_Work instructions_.
Every entry that follows should be reproduced exactly.
━━━━━━━━━━━━━━━━━━━━
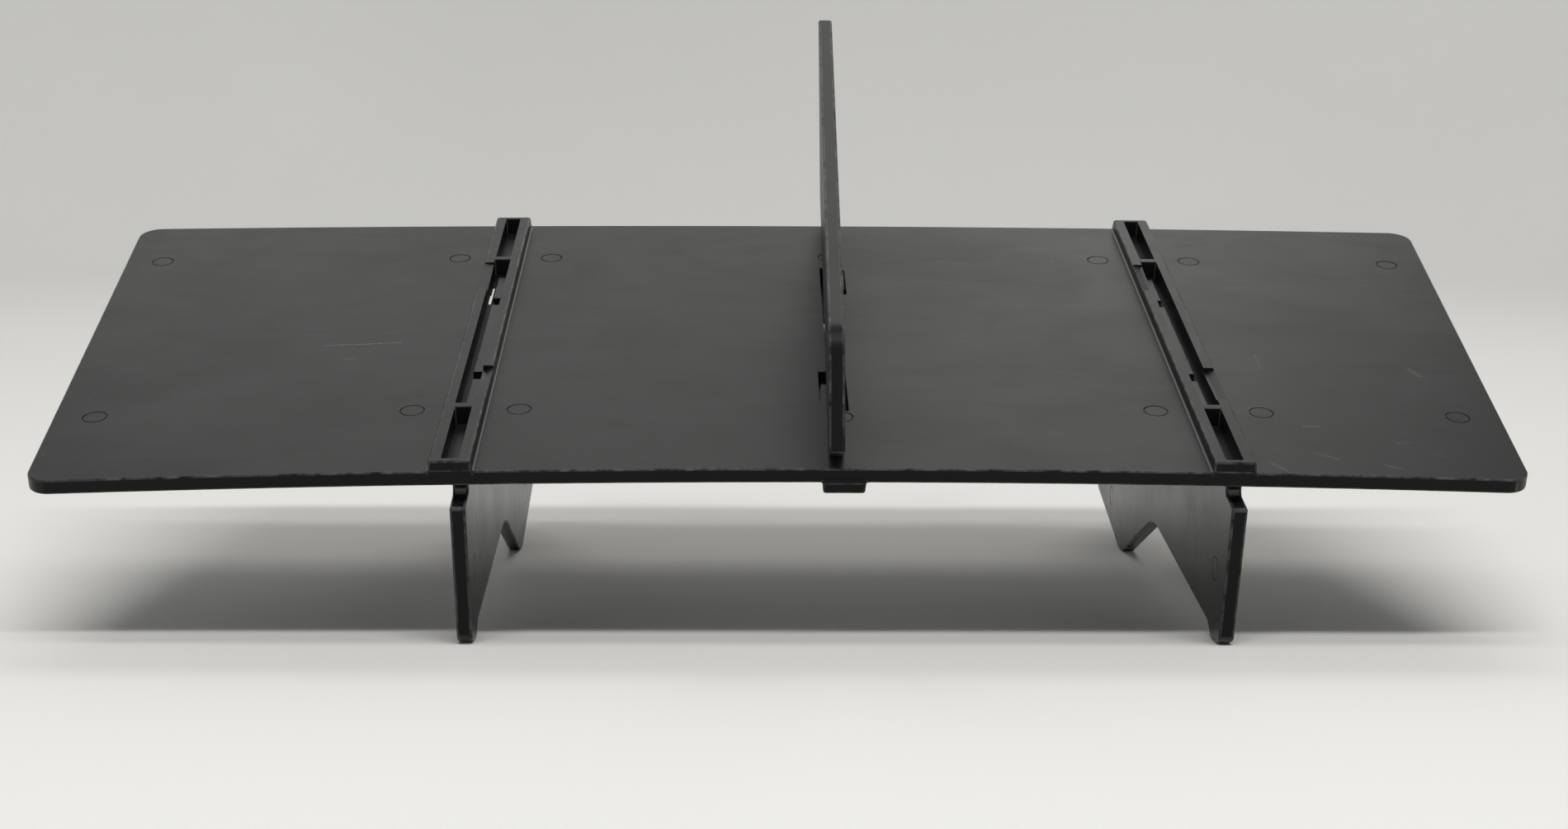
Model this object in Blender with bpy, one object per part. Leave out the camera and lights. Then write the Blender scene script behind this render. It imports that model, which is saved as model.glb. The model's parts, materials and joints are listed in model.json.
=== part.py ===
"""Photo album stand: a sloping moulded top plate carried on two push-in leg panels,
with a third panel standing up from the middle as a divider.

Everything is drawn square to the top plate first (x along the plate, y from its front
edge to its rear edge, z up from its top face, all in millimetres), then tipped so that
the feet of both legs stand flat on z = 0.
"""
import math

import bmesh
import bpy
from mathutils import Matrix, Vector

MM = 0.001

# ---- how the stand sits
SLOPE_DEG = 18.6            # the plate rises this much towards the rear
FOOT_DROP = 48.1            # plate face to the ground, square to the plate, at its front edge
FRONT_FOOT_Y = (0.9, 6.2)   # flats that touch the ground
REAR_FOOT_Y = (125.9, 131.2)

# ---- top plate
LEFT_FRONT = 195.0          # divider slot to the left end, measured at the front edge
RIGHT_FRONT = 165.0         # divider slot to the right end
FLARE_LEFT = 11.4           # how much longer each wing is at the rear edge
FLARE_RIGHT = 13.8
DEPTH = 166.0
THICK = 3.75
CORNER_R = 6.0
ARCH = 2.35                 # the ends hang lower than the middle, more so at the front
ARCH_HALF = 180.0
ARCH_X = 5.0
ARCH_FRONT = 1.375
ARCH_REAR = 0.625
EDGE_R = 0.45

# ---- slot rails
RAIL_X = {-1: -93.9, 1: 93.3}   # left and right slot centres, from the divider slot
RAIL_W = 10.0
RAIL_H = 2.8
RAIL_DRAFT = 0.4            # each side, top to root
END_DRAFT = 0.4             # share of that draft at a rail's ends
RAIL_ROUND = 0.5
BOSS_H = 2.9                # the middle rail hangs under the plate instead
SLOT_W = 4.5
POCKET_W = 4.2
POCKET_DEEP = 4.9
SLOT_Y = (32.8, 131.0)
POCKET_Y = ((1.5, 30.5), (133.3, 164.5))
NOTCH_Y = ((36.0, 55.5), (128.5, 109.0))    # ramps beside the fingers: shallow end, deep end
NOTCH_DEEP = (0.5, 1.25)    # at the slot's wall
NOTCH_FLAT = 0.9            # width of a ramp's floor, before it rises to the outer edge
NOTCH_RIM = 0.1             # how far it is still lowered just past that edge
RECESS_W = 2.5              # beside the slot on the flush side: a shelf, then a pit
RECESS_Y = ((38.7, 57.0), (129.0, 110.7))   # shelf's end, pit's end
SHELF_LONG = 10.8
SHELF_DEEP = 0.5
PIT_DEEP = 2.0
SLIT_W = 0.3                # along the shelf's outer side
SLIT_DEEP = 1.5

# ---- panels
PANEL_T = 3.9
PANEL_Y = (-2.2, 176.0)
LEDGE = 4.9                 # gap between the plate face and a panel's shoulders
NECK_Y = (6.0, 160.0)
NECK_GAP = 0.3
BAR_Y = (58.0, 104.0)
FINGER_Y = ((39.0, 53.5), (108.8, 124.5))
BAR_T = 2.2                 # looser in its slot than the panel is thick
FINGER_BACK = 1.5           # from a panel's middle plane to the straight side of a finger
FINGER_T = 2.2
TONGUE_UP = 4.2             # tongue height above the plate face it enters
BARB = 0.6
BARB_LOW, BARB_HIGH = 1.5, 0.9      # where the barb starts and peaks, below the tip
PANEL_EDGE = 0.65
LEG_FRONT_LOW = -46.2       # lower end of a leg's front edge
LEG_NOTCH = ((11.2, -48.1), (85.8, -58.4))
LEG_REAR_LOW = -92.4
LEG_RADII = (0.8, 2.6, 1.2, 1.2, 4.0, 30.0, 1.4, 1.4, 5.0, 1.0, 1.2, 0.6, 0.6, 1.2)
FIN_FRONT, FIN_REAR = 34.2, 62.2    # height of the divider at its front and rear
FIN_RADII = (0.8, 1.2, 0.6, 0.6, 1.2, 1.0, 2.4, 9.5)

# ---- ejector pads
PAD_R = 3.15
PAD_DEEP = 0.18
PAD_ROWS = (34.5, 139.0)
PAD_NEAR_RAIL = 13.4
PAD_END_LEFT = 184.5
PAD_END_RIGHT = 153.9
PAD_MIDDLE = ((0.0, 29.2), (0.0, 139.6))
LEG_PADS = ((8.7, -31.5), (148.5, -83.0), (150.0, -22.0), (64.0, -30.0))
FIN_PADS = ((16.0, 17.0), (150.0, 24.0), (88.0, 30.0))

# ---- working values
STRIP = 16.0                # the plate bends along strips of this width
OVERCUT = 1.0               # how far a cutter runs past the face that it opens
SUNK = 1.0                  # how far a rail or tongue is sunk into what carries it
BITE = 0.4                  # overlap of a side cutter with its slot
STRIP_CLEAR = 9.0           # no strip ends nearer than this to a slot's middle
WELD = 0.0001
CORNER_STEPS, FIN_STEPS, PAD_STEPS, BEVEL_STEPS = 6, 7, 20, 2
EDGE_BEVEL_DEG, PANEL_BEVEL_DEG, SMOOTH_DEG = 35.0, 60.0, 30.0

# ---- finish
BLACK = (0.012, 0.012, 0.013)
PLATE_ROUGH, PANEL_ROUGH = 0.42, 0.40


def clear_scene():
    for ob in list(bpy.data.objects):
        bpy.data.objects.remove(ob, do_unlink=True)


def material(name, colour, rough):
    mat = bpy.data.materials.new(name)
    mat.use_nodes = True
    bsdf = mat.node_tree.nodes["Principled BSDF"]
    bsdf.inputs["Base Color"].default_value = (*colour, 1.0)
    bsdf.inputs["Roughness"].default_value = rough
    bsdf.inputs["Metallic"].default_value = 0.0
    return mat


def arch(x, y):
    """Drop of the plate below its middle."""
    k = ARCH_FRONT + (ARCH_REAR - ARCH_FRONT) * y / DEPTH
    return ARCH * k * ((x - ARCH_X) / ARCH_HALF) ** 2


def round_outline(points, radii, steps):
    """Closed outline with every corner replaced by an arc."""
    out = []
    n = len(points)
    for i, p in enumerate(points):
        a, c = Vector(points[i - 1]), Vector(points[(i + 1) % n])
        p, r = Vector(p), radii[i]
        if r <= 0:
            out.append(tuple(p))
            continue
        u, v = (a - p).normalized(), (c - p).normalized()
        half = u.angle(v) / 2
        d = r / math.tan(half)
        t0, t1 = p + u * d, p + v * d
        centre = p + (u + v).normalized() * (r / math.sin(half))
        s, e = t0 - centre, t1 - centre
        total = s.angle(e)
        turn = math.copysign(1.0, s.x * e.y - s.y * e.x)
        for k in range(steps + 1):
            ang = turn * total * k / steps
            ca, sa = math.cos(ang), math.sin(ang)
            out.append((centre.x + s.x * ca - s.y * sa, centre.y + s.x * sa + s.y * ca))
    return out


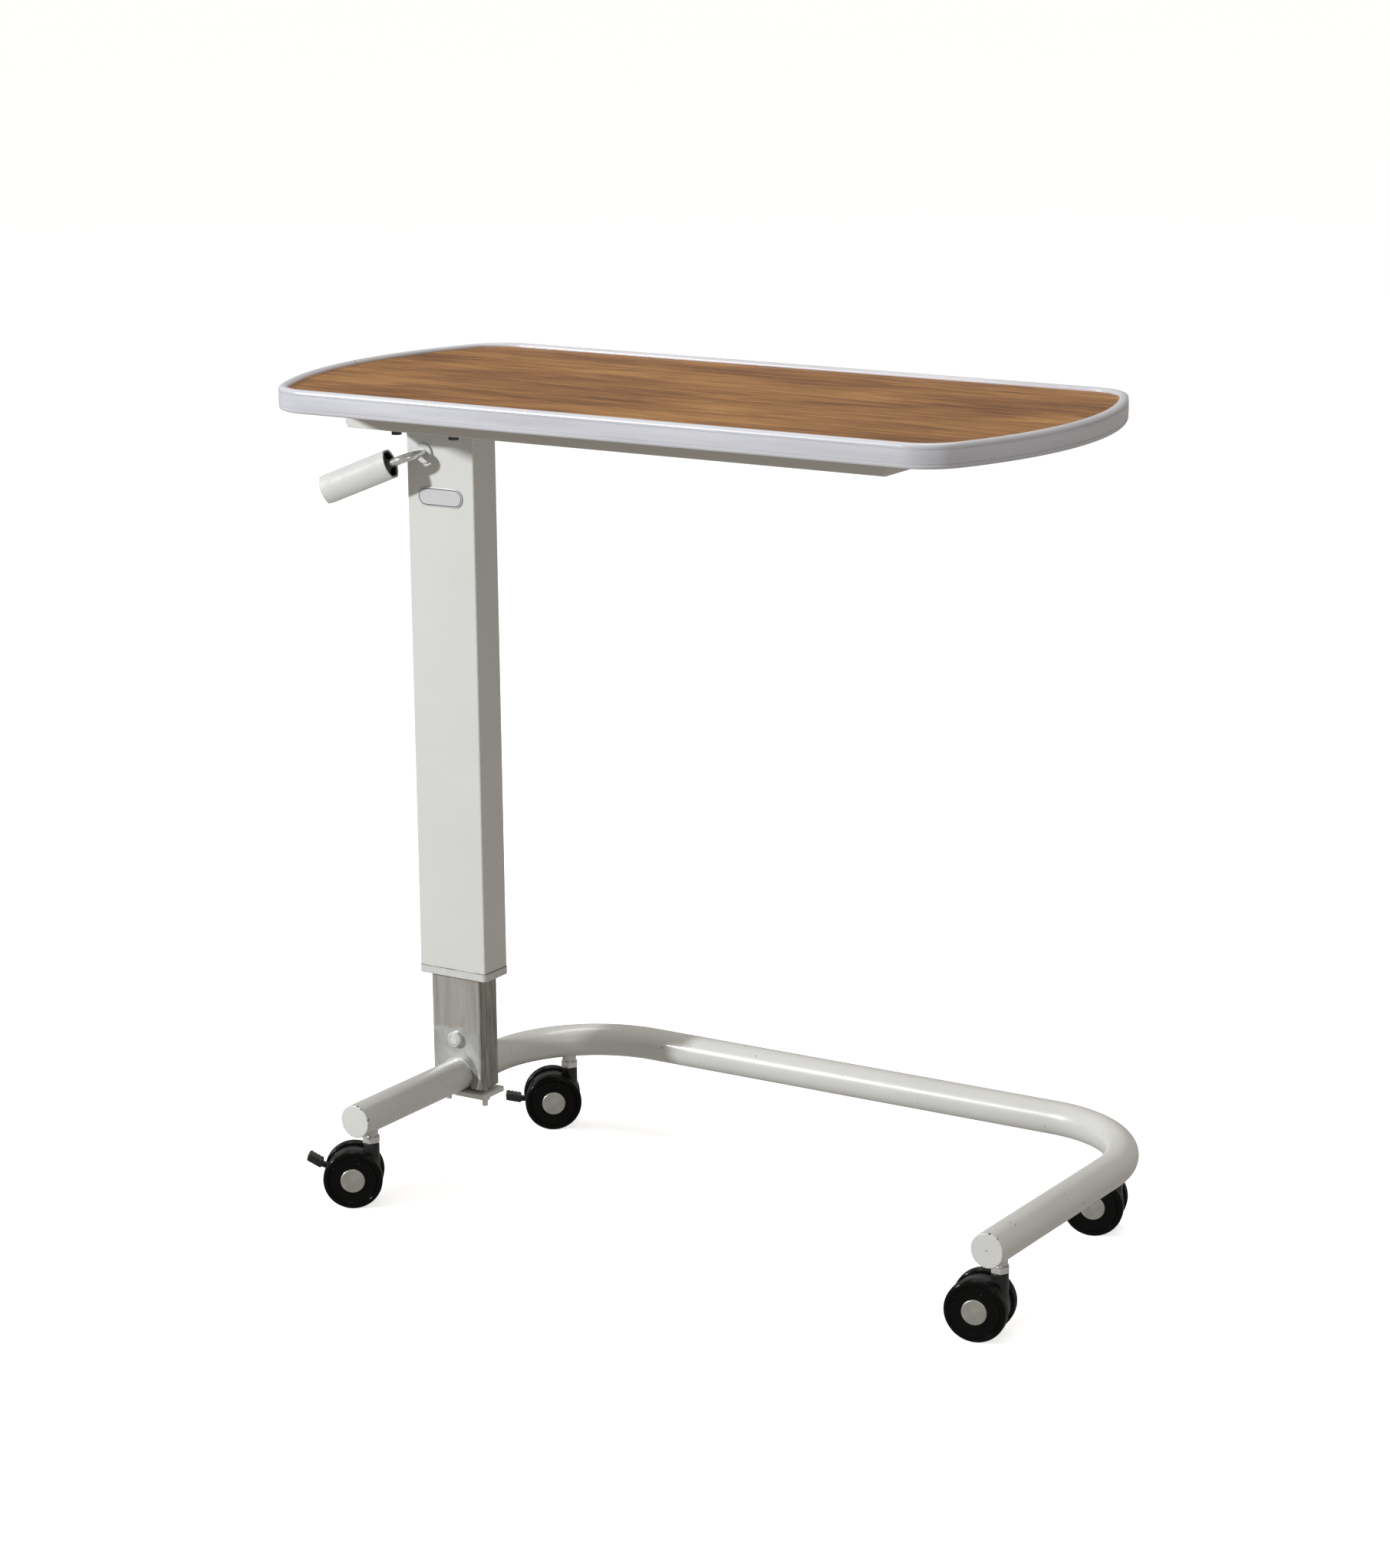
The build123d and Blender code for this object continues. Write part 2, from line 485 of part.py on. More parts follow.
━━━━━━━━━━━━━━━━━━━━
_Task result_.
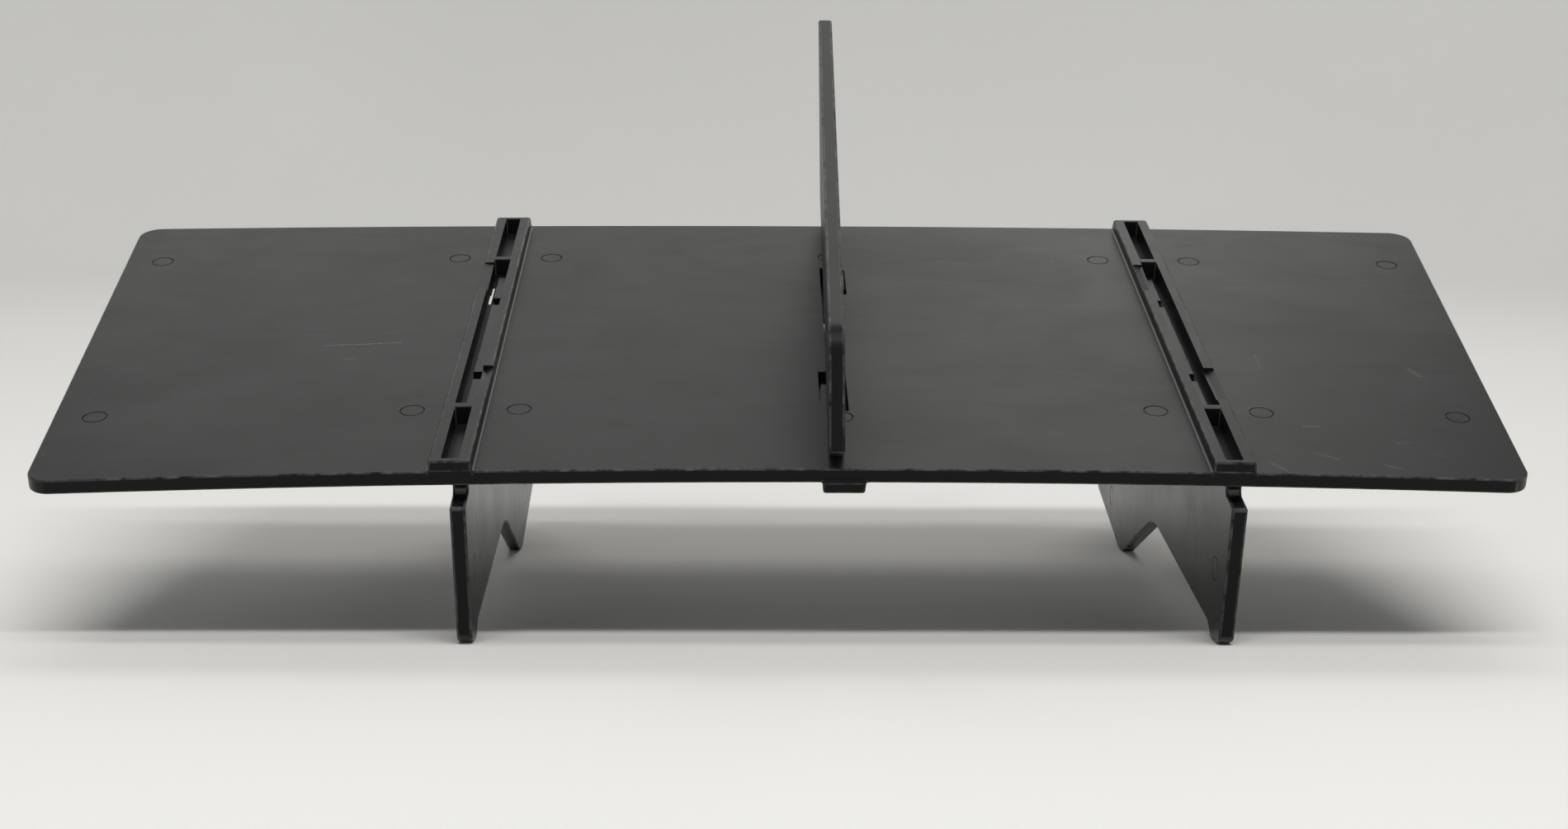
Model this object in Blender with bpy, one object per part. Leave out the camera and lights. Then write the Blender scene script behind this render. It imports that model, which is saved as model.glb. The model's parts, materials and joints are listed in model.json.
=== part.py ===
"""Photo album stand: a sloping moulded top plate carried on two push-in leg panels,
with a third panel standing up from the middle as a divider.

Everything is drawn square to the top plate first (x along the plate, y from its front
edge to its rear edge, z up from its top face, all in millimetres), then tipped so that
the feet of both legs stand flat on z = 0.
"""
import math

import bmesh
import bpy
from mathutils import Matrix, Vector

MM = 0.001

# ---- how the stand sits
SLOPE_DEG = 18.6            # the plate rises this much towards the rear
FOOT_DROP = 48.1            # plate face to the ground, square to the plate, at its front edge
FRONT_FOOT_Y = (0.9, 6.2)   # flats that touch the ground
REAR_FOOT_Y = (125.9, 131.2)

# ---- top plate
LEFT_FRONT = 195.0          # divider slot to the left end, measured at the front edge
RIGHT_FRONT = 165.0         # divider slot to the right end
FLARE_LEFT = 11.4           # how much longer each wing is at the rear edge
FLARE_RIGHT = 13.8
DEPTH = 166.0
THICK = 3.75
CORNER_R = 6.0
ARCH = 2.35                 # the ends hang lower than the middle, more so at the front
ARCH_HALF = 180.0
ARCH_X = 5.0
ARCH_FRONT = 1.375
ARCH_REAR = 0.625
EDGE_R = 0.45

# ---- slot rails
RAIL_X = {-1: -93.9, 1: 93.3}   # left and right slot centres, from the divider slot
RAIL_W = 10.0
RAIL_H = 2.8
RAIL_DRAFT = 0.4            # each side, top to root
END_DRAFT = 0.4             # share of that draft at a rail's ends
RAIL_ROUND = 0.5
BOSS_H = 2.9                # the middle rail hangs under the plate instead
SLOT_W = 4.5
POCKET_W = 4.2
POCKET_DEEP = 4.9
SLOT_Y = (32.8, 131.0)
POCKET_Y = ((1.5, 30.5), (133.3, 164.5))
NOTCH_Y = ((36.0, 55.5), (128.5, 109.0))    # ramps beside the fingers: shallow end, deep end
NOTCH_DEEP = (0.5, 1.25)    # at the slot's wall
NOTCH_FLAT = 0.9            # width of a ramp's floor, before it rises to the outer edge
NOTCH_RIM = 0.1             # how far it is still lowered just past that edge
RECESS_W = 2.5              # beside the slot on the flush side: a shelf, then a pit
RECESS_Y = ((38.7, 57.0), (129.0, 110.7))   # shelf's end, pit's end
SHELF_LONG = 10.8
SHELF_DEEP = 0.5
PIT_DEEP = 2.0
SLIT_W = 0.3                # along the shelf's outer side
SLIT_DEEP = 1.5

# ---- panels
PANEL_T = 3.9
PANEL_Y = (-2.2, 176.0)
LEDGE = 4.9                 # gap between the plate face and a panel's shoulders
NECK_Y = (6.0, 160.0)
NECK_GAP = 0.3
BAR_Y = (58.0, 104.0)
FINGER_Y = ((39.0, 53.5), (108.8, 124.5))
BAR_T = 2.2                 # looser in its slot than the panel is thick
FINGER_BACK = 1.5           # from a panel's middle plane to the straight side of a finger
FINGER_T = 2.2
TONGUE_UP = 4.2             # tongue height above the plate face it enters
BARB = 0.6
BARB_LOW, BARB_HIGH = 1.5, 0.9      # where the barb starts and peaks, below the tip
PANEL_EDGE = 0.65
LEG_FRONT_LOW = -46.2       # lower end of a leg's front edge
LEG_NOTCH = ((11.2, -48.1), (85.8, -58.4))
LEG_REAR_LOW = -92.4
LEG_RADII = (0.8, 2.6, 1.2, 1.2, 4.0, 30.0, 1.4, 1.4, 5.0, 1.0, 1.2, 0.6, 0.6, 1.2)
FIN_FRONT, FIN_REAR = 34.2, 62.2    # height of the divider at its front and rear
FIN_RADII = (0.8, 1.2, 0.6, 0.6, 1.2, 1.0, 2.4, 9.5)

# ---- ejector pads
PAD_R = 3.15
PAD_DEEP = 0.18
PAD_ROWS = (34.5, 139.0)
PAD_NEAR_RAIL = 13.4
PAD_END_LEFT = 184.5
PAD_END_RIGHT = 153.9
PAD_MIDDLE = ((0.0, 29.2), (0.0, 139.6))
LEG_PADS = ((8.7, -31.5), (148.5, -83.0), (150.0, -22.0), (64.0, -30.0))
FIN_PADS = ((16.0, 17.0), (150.0, 24.0), (88.0, 30.0))

# ---- working values
STRIP = 16.0                # the plate bends along strips of this width
OVERCUT = 1.0               # how far a cutter runs past the face that it opens
SUNK = 1.0                  # how far a rail or tongue is sunk into what carries it
BITE = 0.4                  # overlap of a side cutter with its slot
STRIP_CLEAR = 9.0           # no strip ends nearer than this to a slot's middle
WELD = 0.0001
CORNER_STEPS, FIN_STEPS, PAD_STEPS, BEVEL_STEPS = 6, 7, 20, 2
EDGE_BEVEL_DEG, PANEL_BEVEL_DEG, SMOOTH_DEG = 35.0, 60.0, 30.0

# ---- finish
BLACK = (0.012, 0.012, 0.013)
PLATE_ROUGH, PANEL_ROUGH = 0.42, 0.40


def clear_scene():
    for ob in list(bpy.data.objects):
        bpy.data.objects.remove(ob, do_unlink=True)


def material(name, colour, rough):
    mat = bpy.data.materials.new(name)
    mat.use_nodes = True
    bsdf = mat.node_tree.nodes["Principled BSDF"]
    bsdf.inputs["Base Color"].default_value = (*colour, 1.0)
    bsdf.inputs["Roughness"].default_value = rough
    bsdf.inputs["Metallic"].default_value = 0.0
    return mat


def arch(x, y):
    """Drop of the plate below its middle."""
    k = ARCH_FRONT + (ARCH_REAR - ARCH_FRONT) * y / DEPTH
    return ARCH * k * ((x - ARCH_X) / ARCH_HALF) ** 2


def round_outline(points, radii, steps):
    """Closed outline with every corner replaced by an arc."""
    out = []
    n = len(points)
    for i, p in enumerate(points):
        a, c = Vector(points[i - 1]), Vector(points[(i + 1) % n])
        p, r = Vector(p), radii[i]
        if r <= 0:
            out.append(tuple(p))
            continue
        u, v = (a - p).normalized(), (c - p).normalized()
        half = u.angle(v) / 2
        d = r / math.tan(half)
        t0, t1 = p + u * d, p + v * d
        centre = p + (u + v).normalized() * (r / math.sin(half))
        s, e = t0 - centre, t1 - centre
        total = s.angle(e)
        turn = math.copysign(1.0, s.x * e.y - s.y * e.x)
        for k in range(steps + 1):
            ang = turn * total * k / steps
            ca, sa = math.cos(ang), math.sin(ang)
            out.append((centre.x + s.x * ca - s.y * sa, centre.y + s.x * sa + s.y * ca))
    return out


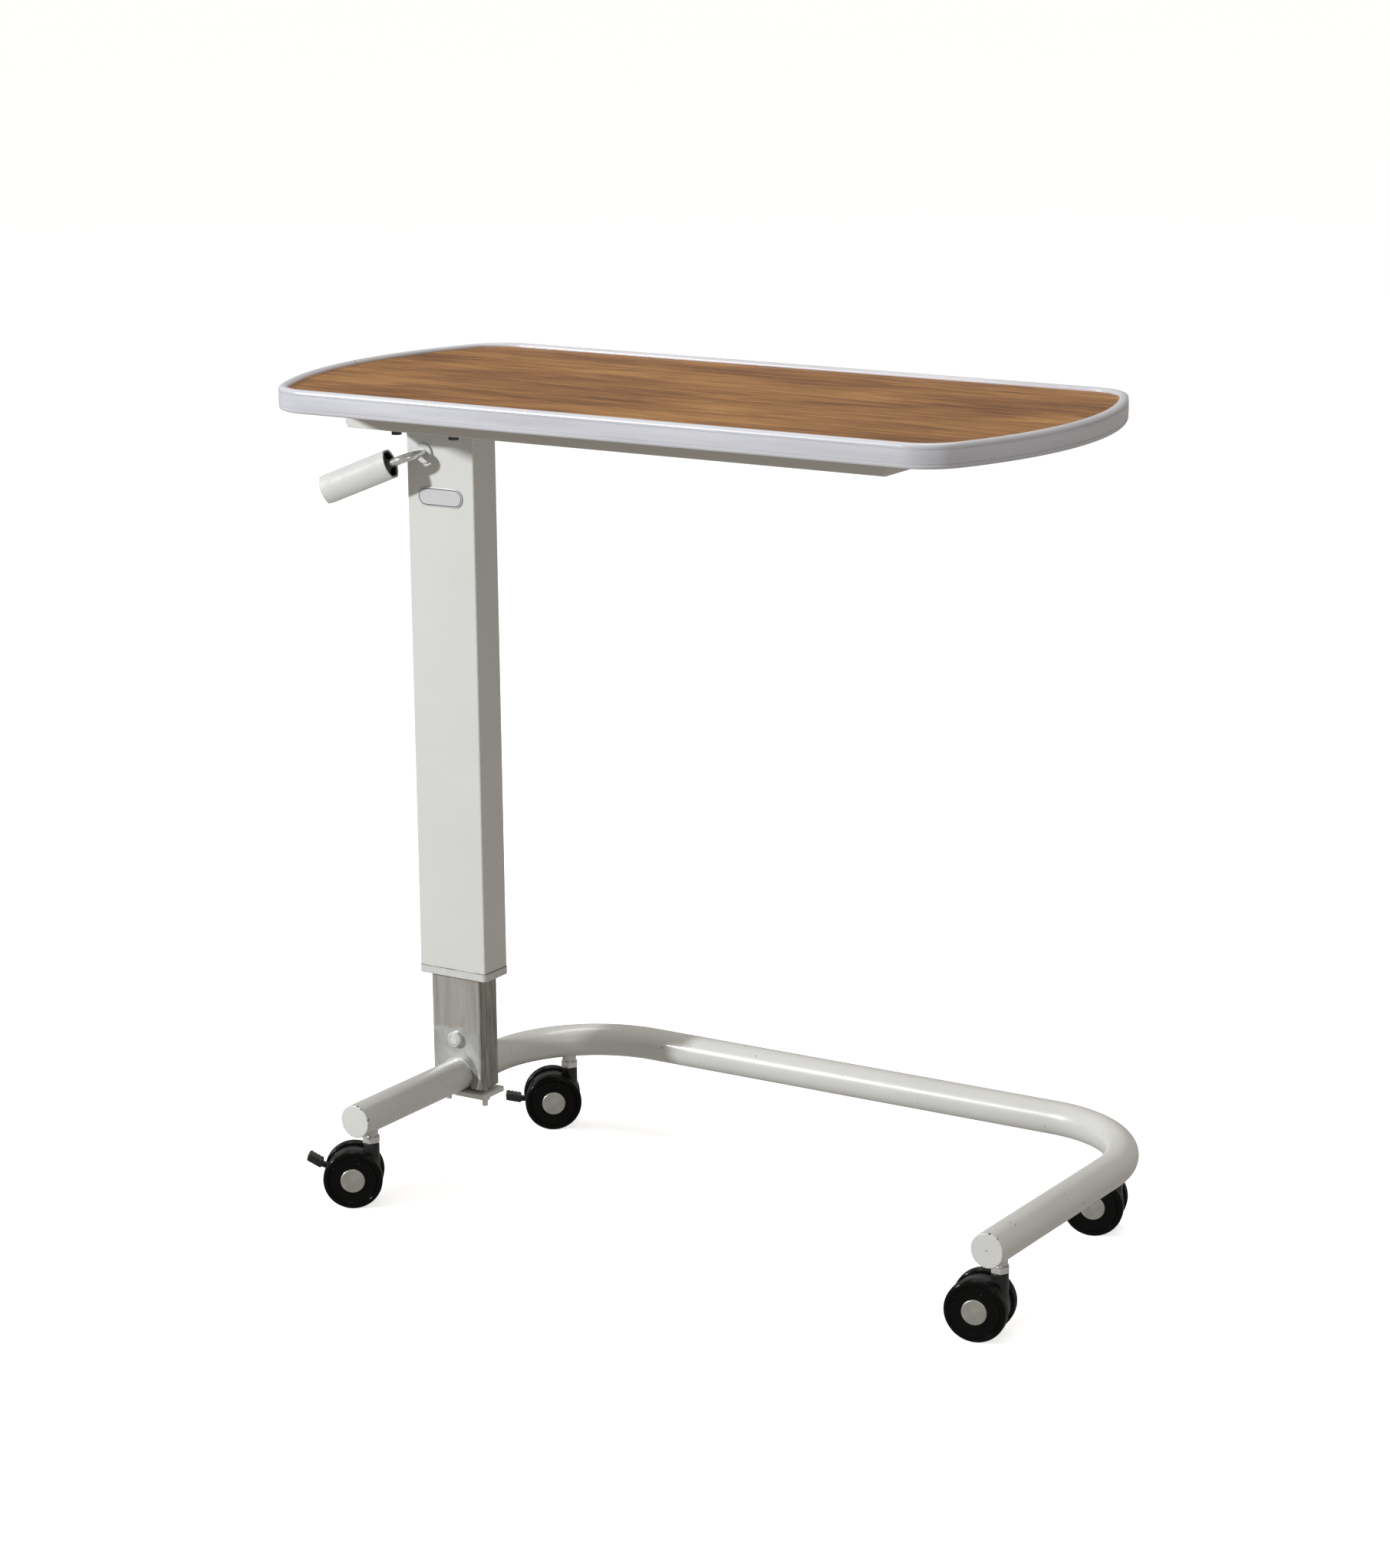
The build123d and Blender code for this object continues. Write part 2, from line 485 of part.py on. More parts follow.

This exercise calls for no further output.